Of course, all the counter-images kicked in too. Perhaps my shirt was produced in some ethically-designed factory (there are some) whose employees were paid decent wages. Perhaps there was some truth to the neo-conservative argument that entrepreneurship always begins messy and exploitative, but this is a necessary stage societies go through before humane captalism can emerge. Even so, it was the negative images that dominated, and the existential distance between me – middle-class Western consumer – and the impoverished people who probably made the shirt.

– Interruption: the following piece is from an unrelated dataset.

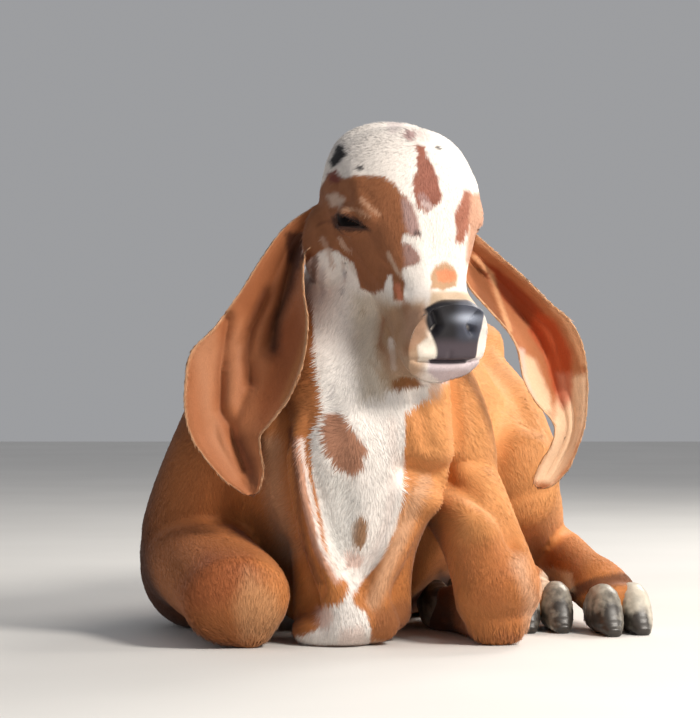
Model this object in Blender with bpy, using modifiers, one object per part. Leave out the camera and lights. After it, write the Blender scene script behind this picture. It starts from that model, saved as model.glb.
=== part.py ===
"""A zebu calf of the Gir breed, about two months old, lying on its brisket with its head up.

The calf faces -Y, its left side is +X and the floor is z = 0. The flesh is one form, made of
lofts along the bones that a voxel remesh fuses, and is then parted into the named nodes by
thin cuts. Ears, eyes, claws and tail are made on their own and cut back to what they grow from.
Every length is in metres.
"""

import math

import bmesh
import bpy
import numpy as np
from mathutils import Matrix, Vector

GAP = 0.0003
FINE_VOXEL = 0.0034
BODY_VOXEL = 0.007
HEAD_TRIANGLES = 2200
BODY_TRIANGLES = 2450
EAR_TRIANGLES = 580

# The head's own frame: its origin is the middle of the skull, f runs down the face, l to the
# calf's left and u up through the forehead.
SKULL = Vector((0.049, 0.035, 0.455))
HEAD_YAW = math.radians(30)
HEAD_PITCH = math.radians(45)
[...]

In an earlier post called Confessions of aHeartless Capitalist Exploiter, I’ve touched jocularly on the matter of Westerners taking advantage of Asian traders and producers – but that post concerned a very brief visit to Shanghai, and China is now a country more in the exploiting than the exploited mode, with a growing state-controlled capitalist, profit-based economy. But Bangladesh? That is a different matter. So there was a real twinge of guilt.

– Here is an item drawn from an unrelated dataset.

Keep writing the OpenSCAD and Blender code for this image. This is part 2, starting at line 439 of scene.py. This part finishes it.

All of which brings me to the questions I pose today.

How much guilt should we feel about enjoying the fruits of the labour of people far more impoverished than we are? Are we, in effect, like new versions of those people who once lived comfortably off the slave trade?

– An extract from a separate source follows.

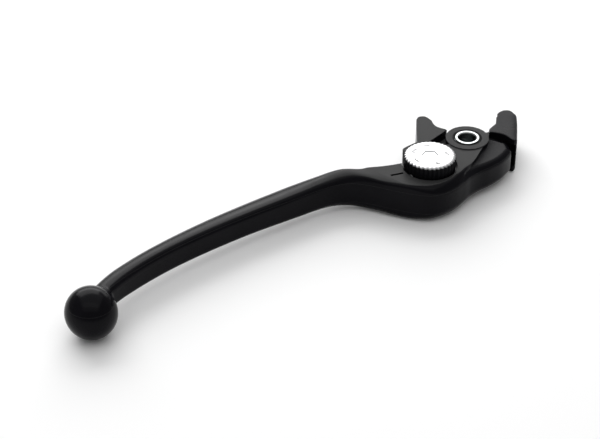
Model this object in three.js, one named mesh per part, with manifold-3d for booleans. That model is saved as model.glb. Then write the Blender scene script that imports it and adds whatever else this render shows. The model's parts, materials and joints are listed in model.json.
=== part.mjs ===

My part in the cycle is a very small one. I bought the shirt from a New Zealand retailer who, presumably, has to honour New Zealand labour laws about wages and conditions owed to employees. As a consumer, I didn’t directly exploit anybody in buying my shirt. But (assuming my shirt was made in the worst conditions I have imagined), doesn’t this still make me part of the general pattern of exploitation? Somewhere before the shirt reached me, it would have had to be bought by an importer who profited directly from underpaid workers. At this point, I think,  left-wing people would start talking about systemic exploitation and – as they always do – would neatly by-pass the problem of individual guilt.

But here is the problem. Are there not degrees of guilt? There is a big difference between somebody who knowingly and directly exploits and underpays workers, and somebody who has no conscious role in such exploitation. This is not an argument for blissful ignorance, where I base my innocence on conveniently “not knowing” how the system works. Once we are adults, we have a duty to find out as best we can how the world works. But it is an argument for recognising that guilt is a relative thing. If, as some ideologues say, guilt is a systemic and general thing, then we are all guilty. And if we are all guilty, then nobody is guilty.

Let me give you an example of how the idea of collective guilt can work – and can quickly become very dishonest. In occupied France during the Second World War, at most about 2% of the population were involved actively in the Resistance. That is quite a number of people when you think about it, given the dangers involved; but it is still a small proportion of the population. The overwhelming majority of the population did what people in all occupied countries did. They didn’t like being controlled by a hostile force, but they kept their heads down, went about their daily business, and just hoped these horrible times would pass. And then there was a small minority who actively helped the occupying force – joining paramilitary groups who assisted the Nazis in rooting out resisters, joining the Waffen SS, coordinating round-ups of Jews etc. After the war was over, such active collaborators would sometimes use the face-saving slogan “Everybody Collaborated”. They meant that those people who didn’t actively resist were also collaborators, because they kept society running under occupation. This was a claim of collective guilt. But there is no way that I can see a teacher or postman or truck-driver going about his business under such conditions as sharing the same guilt as a French volunteer for the Waffen SS.

And there is no way that I can see a Western consumer buying a shirt as sharing the guilt of an exploiter of underpaid women and children.

            Guilt has its limits. The idea of collective guilt can be a neat avoidance of individual responsibility. But we still have a duty to understand how the world works.